— И тебе привет, Хайнц.
Голос у моего приятеля Хайнца очень звучный и уверенный, совсем не докторский. Что никогда не мешало нам мило болтать в те краткие минуты, когда мы оба находили свободное время. Кажется, у него этого времени было еще меньше, чем у меня. А ведь и я, надо думать, не самый последний в Берлине человек…
— Как житье, старик?
Вот уж и старик. Хотя отражение в зеркале смотровой неумолимо — старик. Глаза, разве что, выглядят еще ничего, но в них столько затаенного испуга, что и они не молодят.
— Житье терпимое, Хайнц, — ответил я в трубку, — Вожусь с пациентами, как обычно.
— Все гонорея да сифилис?
— На праздники я оставляю герпес.
Он довольно засмеялся. Здоровый, хорошо питающийся человек с хорошим чувством юмора. Такой не страдает от нервических приступов и не глядит тревожно в зеркало, следя за собственными глазами.
— Слушай, Фридрих, — голос его очень быстро стал серьезным, — Тут вот какое дело… Ты свободен этим вечером?
— Вероятно, — сказал осторожно я. Сразу понимая, что на вечере можно ставить крест. И на ужине с доктором Борлиндером, и на театральной ложе, на которую у меня абонемент. Не услышать мне сегодня «Аиды», не услышать, как Радамес в первом действии поет: «Ах, если б я был избран… И мой вещий сон сбылся бы!..»

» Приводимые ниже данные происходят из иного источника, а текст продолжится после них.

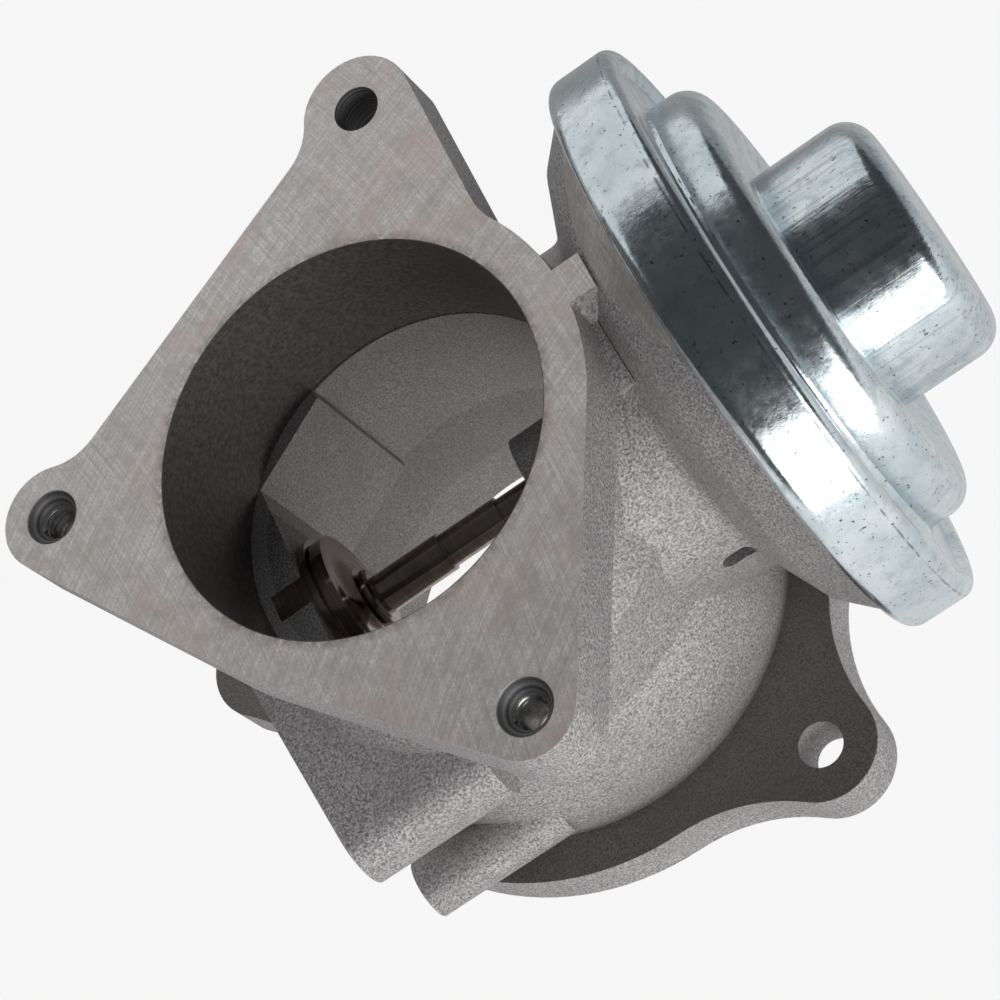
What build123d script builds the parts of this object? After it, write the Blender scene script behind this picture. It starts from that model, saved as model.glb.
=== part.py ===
from build123d import *
import math
import os

os.makedirs("parts", exist_ok=True)

# Vacuum-operated exhaust gas recirculation valve with a straight-through air duct.
# Millimetres. The origin is the centre of the lower flange's face, +Z runs up the duct
# to the upper flange, and the valve axis runs along +X towards the vacuum actuator.

# Air duct
duct_length = 72.5
bore_r = 28.5
lower_bore_r = 26.5
lower_bore_length = 10.0
tube_wall = 3.3
body_wall = 6.1
bulb_z = 16.5
bulb_swell = 3.1
waist_low = 10.6
waist_rise = 4.2

# Upper flange
upper_thick = 9.5
upper_top_ear = (21.4, 44.6)
upper_left_ear = (-42.8, 17.0)
upper_right_ear = (5.3, -48.9)
upper_top_ear_r = 8.2
upper_left_ear_r = 7.6
upper_right_ear_r = 7.0
flank_wall = 6.9
upper_flank_turn = 23.8
ear_blend_r = 9.0
plain_hole_r = 3.4
tapped_hole_r = 2.5
tapped_mouth_r = 4.0

# Lower flange
lower_thick = 8.0
lower_disc_r = 43.1
lower_ear_angles = (-60.8, 64.4, 156.9)
lower_ear_out = 6.6
lower_ear_r = 8.4
lower_blend_r = 28.0
seal_wall = 3.9
seal_section_r = 1.2
seal_clearance = 0.1

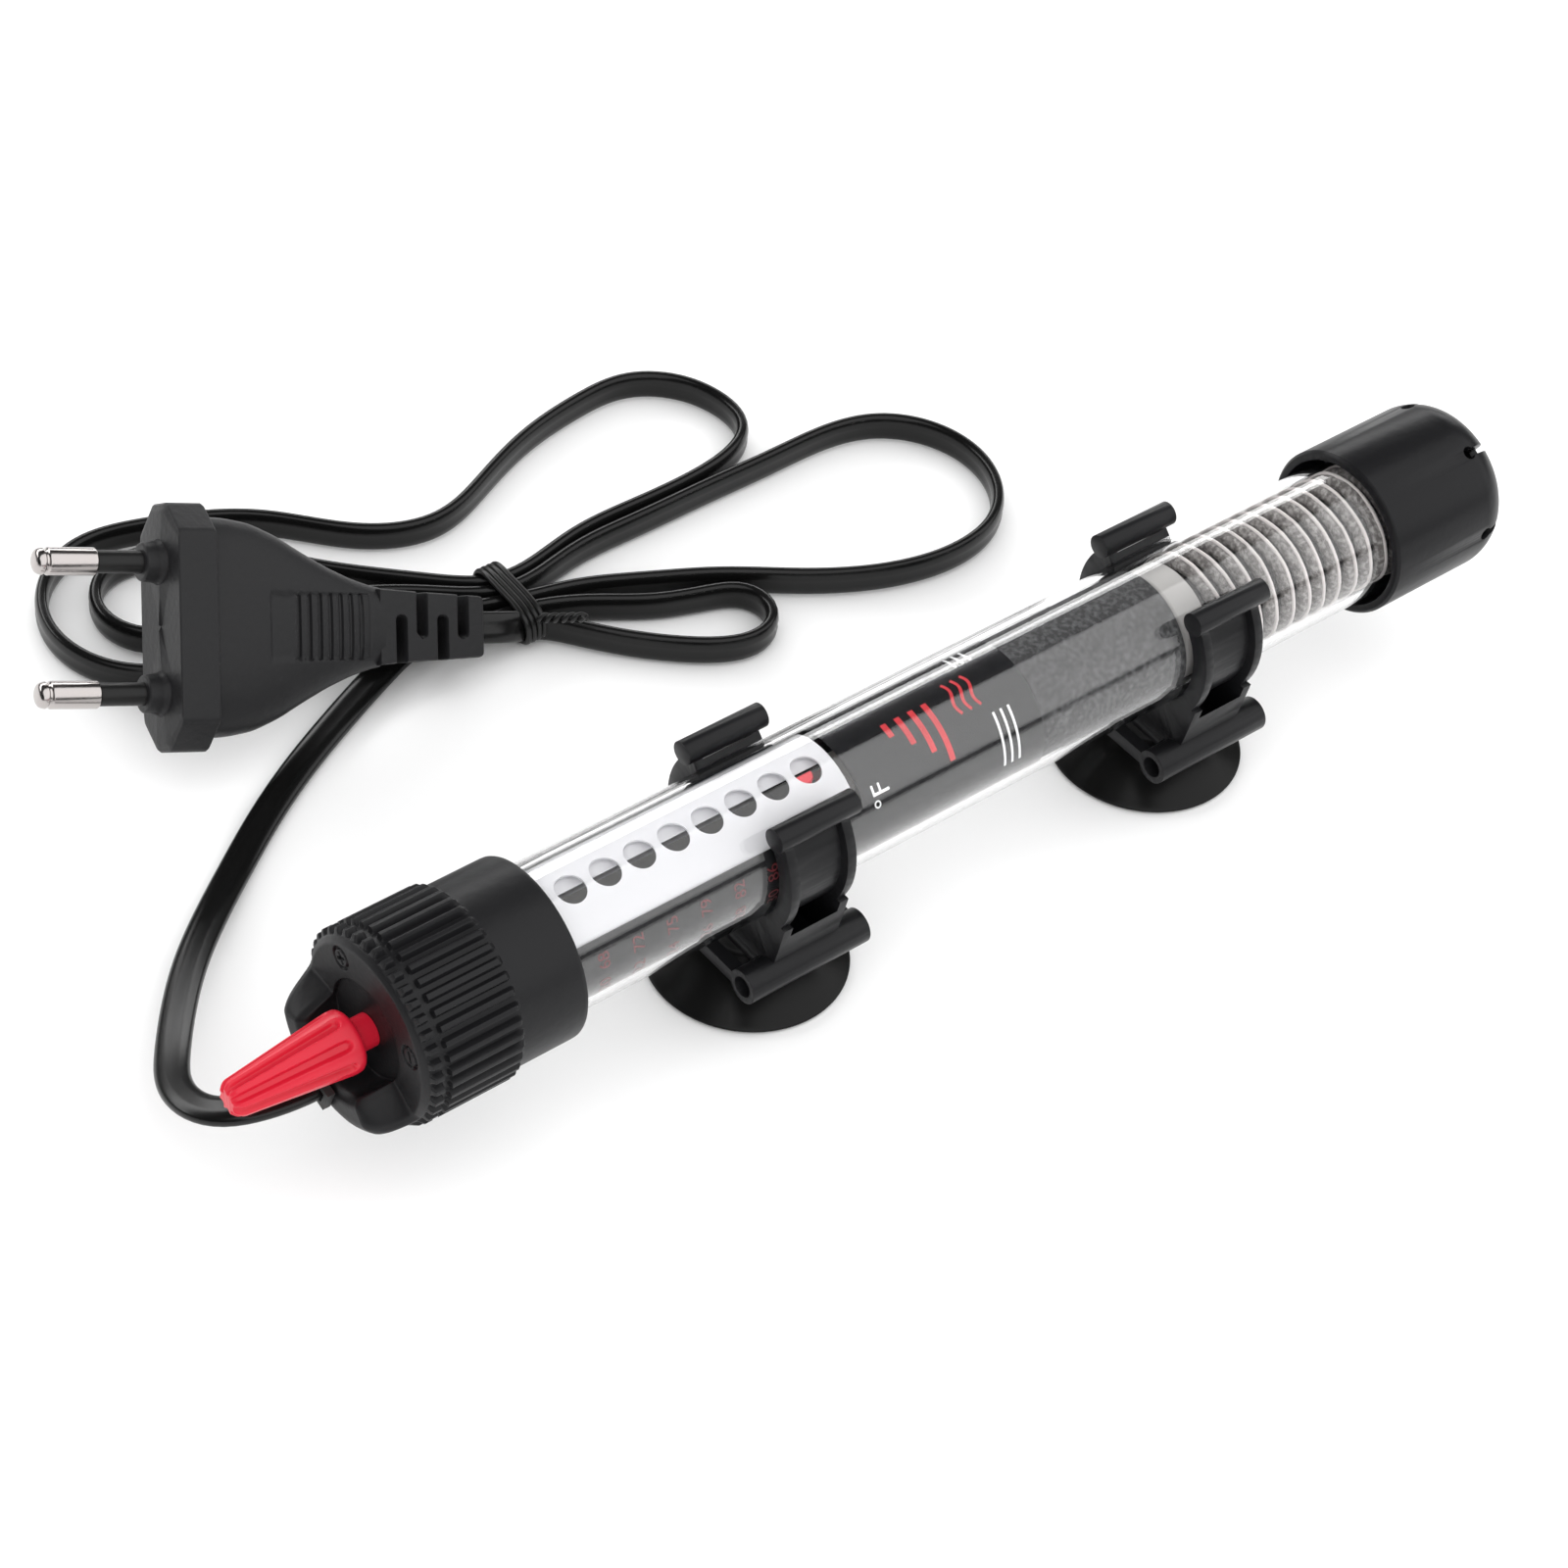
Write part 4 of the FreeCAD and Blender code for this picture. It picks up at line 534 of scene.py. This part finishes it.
def cord_sections():
    """Walks along the CAD cord: the centre and the two half directions of its section."""
    mesh = bmesh.new()
    mesh.from_mesh(nodes["mains_cord"].data)
    bmesh.ops.remove_doubles(mesh, verts=mesh.verts, dist=1e-6)
    bmesh.ops.triangulate(mesh, faces=mesh.faces)
    mesh.verts.index_update()
    spots = np.array([v.co for v in mesh.verts]) / MM
    corners = np.array([[v.index for v in f.verts] for f in mesh.faces])
    mesh.free()
    mids = spots[corners].mean(1)
    reach = np.linalg.norm(spots[corners] - mids[:, None], axis=2).max(1)

    def section(centre, ahead):
        """The outline nearest to centre in the plane across ahead, as ordered points."""
        near = np.linalg.norm(mids - centre, axis=1) < reach + 6.0
        chosen = corners[near]
        height = (spots - centre) @ ahead
        side = height[chosen] > 0
        chosen = chosen[side.any(1) & ~side.all(1)]
        links = {}
        for tri in chosen:
            ends = []
            for a, b in ((0, 1), (1, 2), (2, 0)):
                p, q = tri[a], tri[b]
                if (height[p] > 0) != (height[q] > 0):
                    ends.append((min(p, q), max(p, q)))
            links.setdefault(ends[0], []).append(ends[1])
            links.setdefault(ends[1], []).append(ends[0])
        best = None
        while links:
            key = next(iter(links))
            chain = [key]
            while links.get(key):
                following = links[key].pop()
                if key in links.get(following, []):
                    links[following].remove(key)
                chain.append(following)
                key = following
            for done in set(chain):
                if not links.get(done):
                    links.pop(done, None)
            loop = []
            for p, q in chain:
                part = height[p] / (height[p] - height[q])
                loop.append(spots[p] * (1 - part) + spots[q] * part)
            loop = np.array(loop)
            off = np.linalg.norm((loop.min(0) + loop.max(0)) / 2 - centre)
            if len(loop) > 3 and (best is None or off < best[0]):
                best = (off, loop)
        return None if best is None or best[0] > 2.5 else best[1]

    def middle_of(loop):
        span = np.linalg.norm(np.roll(loop, -1, 0) - loop, axis=1)
        halfway = (loop + np.roll(loop, -1, 0)) / 2
        return (halfway * span[:, None]).sum(0) / span.sum()

    outlet = middle("cord_grommet")
    centre = np.array([FRONT + 7.6, outlet.y, outlet.z])
    ahead = np.array([-1.0, 0, 0])
    centres = []
    while len(centres) < 1200:
        loop = section(centre, ahead)
        if loop is None:
            break
        centres.append(middle_of(loop))
        recent = centres[-4:]
        if len(recent) > 1:
            ahead = recent[-1] - recent[0]
            ahead /= np.linalg.norm(ahead)
        centre = centres[-1] + 1.2 * ahead
    centres = smooth(np.array(centres), 3)
    along = directions(centres)
    wides = []
    for centre, ahead in zip(centres, along):
        loop = section(centre, ahead)
        corner = loop - middle_of(loop)
        pair = corner[np.linalg.norm(corner, axis=1).argsort()[-8:]]
        spread = np.linalg.svd(pair, full_matrices=False)[2][0]
        edges = np.roll(loop, -1, 0) - loop
        edges = edges[np.linalg.norm(edges, axis=1) > 0.2]
        flat = edges * np.sign(edges @ spread)[:, None]
        flat = flat[np.abs(flat @ spread) > 0.75 * np.linalg.norm(flat, axis=1)]
        wide = flat.sum(0)
        wide /= np.linalg.norm(wide)
        if wides and np.dot(wide, wides[-1]) < 0:
            wide = -wide
        wides.append(wide)
    return centres, smooth(np.array(wides), 4)


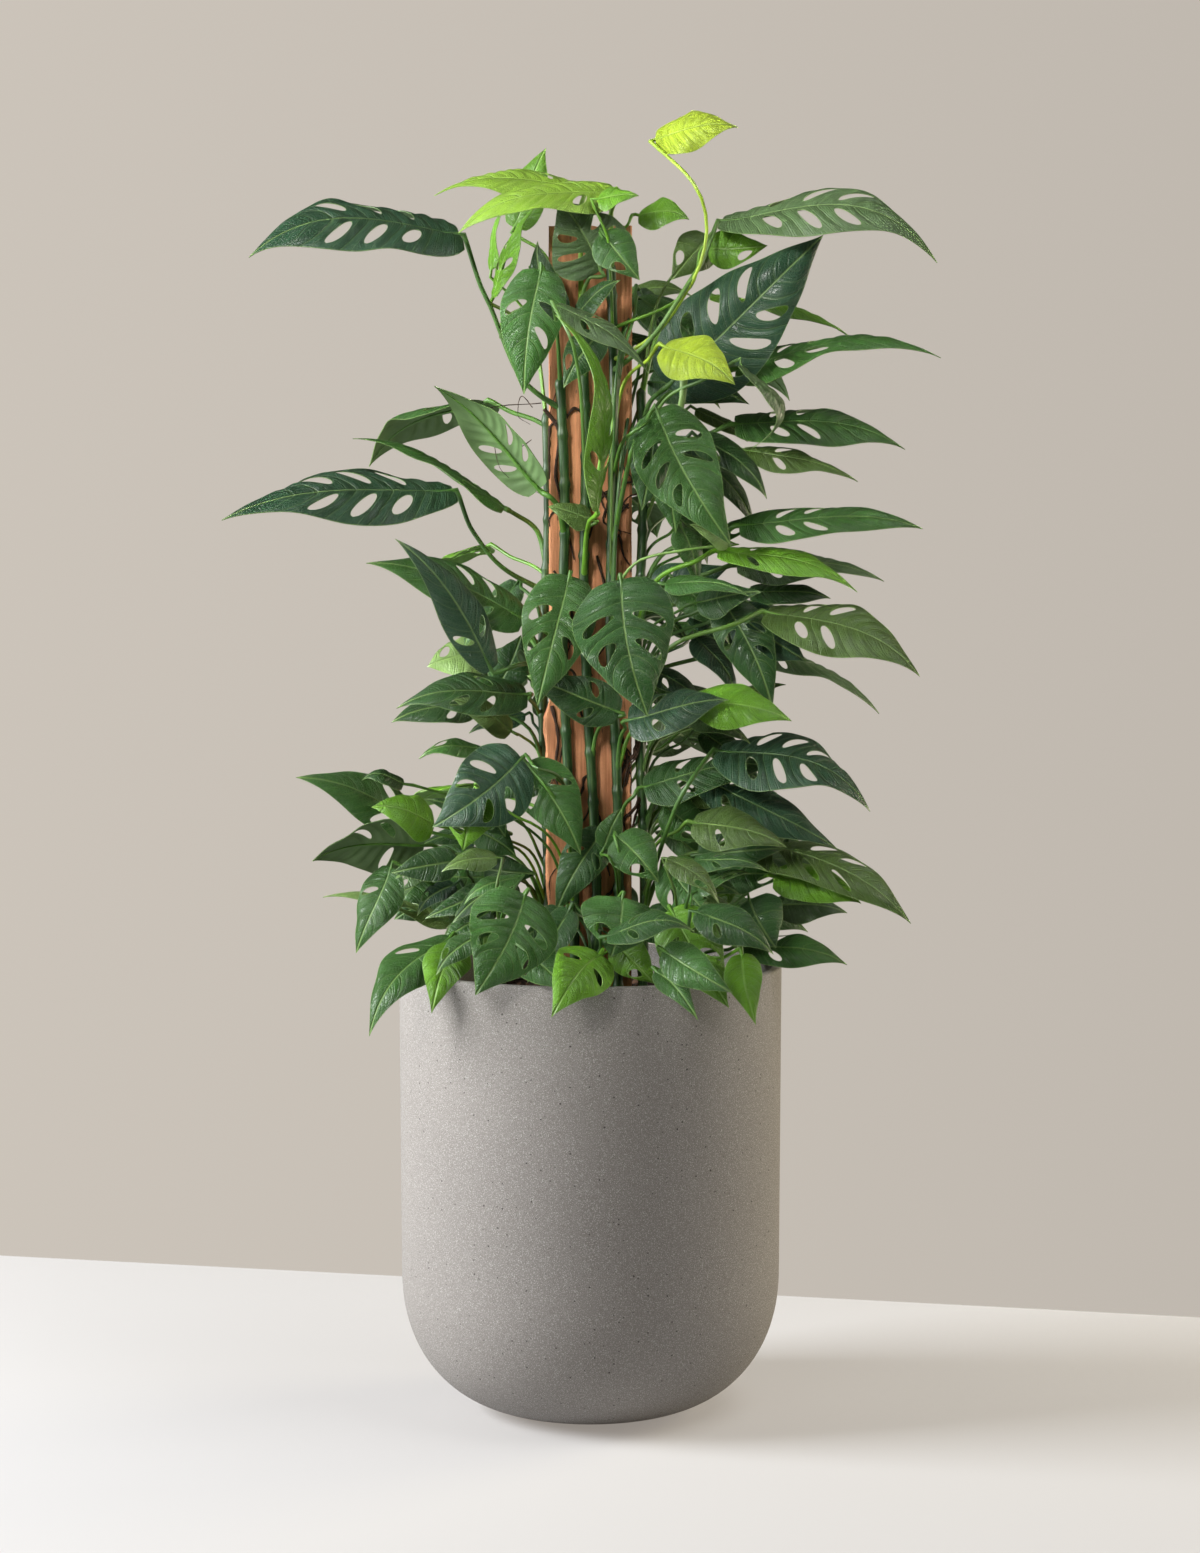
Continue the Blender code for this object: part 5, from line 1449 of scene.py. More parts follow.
@dataclass(frozen=True)
class LeafSide:
    """One side of a blade: its own green, mottled, with pale veins and edge, raised between the veins.

    The upper side is satin. The under side is washed with pale green, duller, and its veins stand out.
    """

    name: str
    wash: float = 0.0
    wash_colour: Colour = (0.200, 0.290, 0.130)
    pale: Colour = (0.34, 0.50, 0.16)
    vein: float = 1.0
    vein_shares: tuple[tuple[str, float], ...] = (
        ("Network", 0.06), ("Laterals", 0.26), ("Midrib", 0.80), ("Margin", 0.70),
    )
    patches: Mottle = Mottle(38.0, 0.28)
    roughness: float = 0.31
    roughness_swing: float = 0.22
    roughness_drop: float = 0.08
    specular: float = 0.36
    relief: float = 0.80
    relief_height: float = 0.0016

    def make(self, effects: Effects) -> Material:
        """The stored tint is washed and mottled, and each kind of vein lays its share of pale over it.

        Args:
            effects: the shared node groups.

        Returns:
            The material.
        """
        coat = Coat(self.name, self.roughness, self.specular)
        at = coat.place()
        tint = coat.stored("tint", "Color")
        colour, patches = self.patches.over(coat, effects, coat.blend(self.wash, tint, self.wash_colour), at)
        veins = coat.effect(effects.veins, {"Rank": coat.stored("rank"), "Middle": coat.stored("middle"),
                                            "Edge": coat.stored("edge"), "Vector": at})
        pale = coat.blend(0.45, tint, self.pale)
        for kind, share in self.vein_shares:
            colour = coat.laid(colour, pale, veins[kind], share * self.vein)
        swing = coat.math("MULTIPLY", patches, self.roughness_swing)
        roughness = coat.math("ADD", self.roughness - self.roughness_drop, swing)
        fine = coat.bump(coat.noise(at, 1400.0, 2.0), 0.12, 0.0003)
        normal = coat.bump(veins["Height"], self.relief, self.relief_height, fine)
        return coat.finished({"Base Color": colour, "Roughness": roughness, "Normal": normal})


@dataclass(frozen=True)
class StalkSkin:
    """Stalk and stem skin: green with fine paler streaks along it."""

    pale: Colour = (0.190, 0.300, 0.085)
    patches: Mottle = Mottle(60.0, 0.35)
    streak_stretch: Triple = (9.0, 14.0, 1.0)
    streak_range: Pair = (0.45, 0.75)
    streak_share: float = 0.35
    relief: float = 0.0006

    def make(self, effects: Effects) -> Material:
        """The stored tint in patches, with streaks by a noise on the tube's own u and v.

        Args:
            effects: the shared node groups.

        Returns:
            The material.
        """
        coat = Coat("stalk", 0.42, 0.5)
        round_it = coat.node("UVMap").outputs[0]
        drawn_out = coat.node("Mapping", {"Vector": round_it, "Scale": self.streak_stretch}).outputs[0]
        streaks = coat.noise(drawn_out, 1.6, 3.0)
        colour, _ = self.patches.over(coat, effects, coat.stored("tint", "Color"), coat.place())
        colour = coat.laid(colour, self.pale, coat.smooth(streaks, *self.streak_range), self.streak_share)
        return coat.finished({"Base Color": colour, "Normal": coat.bump(streaks, 0.3, self.relief)})


@dataclass(frozen=True)
class RootSkin:
    """Root skin: dark brown and rough, with paler flakes."""

    colour: Colour = (0.045, 0.024, 0.014)
    flakes: Mottle = Mottle(240.0, 0.5)
    relief: float = 0.0008

    def make(self, effects: Effects) -> Material:
        """The brown in strong fine patches, which also raise the skin.

        Args:
            effects: the shared node groups.

        Returns:
            The material.
        """
        coat = Coat("root", 0.85, 0.3)
        colour, flakes = self.flakes.over(coat, effects, self.colour, coat.place())
        return coat.finished({"Base Color": colour, "Normal": coat.bump(flakes, 0.7, self.relief)})


class Finishes:
    """The object's materials, each made once."""

    def __init__(self) -> None:
        """Builds the shared effects, then every material."""
        effects = Effects()
        self.clay = Clay().make(effects)
        self.earth = Earth().make(effects)
        self.bark = Bark().make(effects)
        self.wood = Wood().make(effects)
        self.leaf_upper = LeafSide("leaf_upper").make(effects)
        under = LeafSide("leaf_under", wash=0.42, vein=0.75, roughness=0.62, specular=0.4, relief=-0.7)
        self.leaf_under = under.make(effects)
        self.stalk = StalkSkin().make(effects)
        self.root = RootSkin().make(effects)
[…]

Но людям вроде Хайнца не отказывают.
— Хотелось бы тебя увидеть, старик. Сможешь нанести визит? Я бы подъехал к тебе, но сам понимаешь…
Хайнц не закончил фразы, но я и так, конечно, все понял. Все верно. Если бы он вздумал подъехать ко мне на квартиру, которая отчасти и моя клиника, все полицейские квартала замерли бы по стойке «смирно», как фонари. Ни к чему такое внимание практикующему врачу, на чьей двери висит скромная табличка «проф. Фриц Фридрих Вервандер. Мужские и венерические болезни. Прием с десяти часов».
— Буду у тебя через час, — кратко сказал я в трубку.
— Идет.
* * *
У Хайнца я был через сорок минут. Точнее, у его порога. Организация, в которой служил мой старый друг, была слишком солидной, чтоб пускать к нему людей без разбора, так что мне пришлось показать охраннику документы и ждать несколько минут, пока он впишет мою фамилию в журнал. Строго у них тут. Оно и понятно. Времена не простые…
Хайнц совершенно не изменился, все тот же румяный и широкоплечий крепыш. Меня он поприветствовал совершенно искренне, щедро размяв в объятьях плечи и спину. Хайнц — не тот человек, что забывает старых друзей, что редкость в наше время. Поэтому время от времени я позволяю себе снять телефонную трубку и позвать его. Зная, что старина Хайнц всегда поможет «проф. Фрицу Фридриху Вервандеру». Разговор, видимо, намечался серьезный, потому что Хайнц долго усаживал меня в кресло, беспричинно смеялся и даже изъявил желание послать человека за шнапсом, чтоб отметить встречу.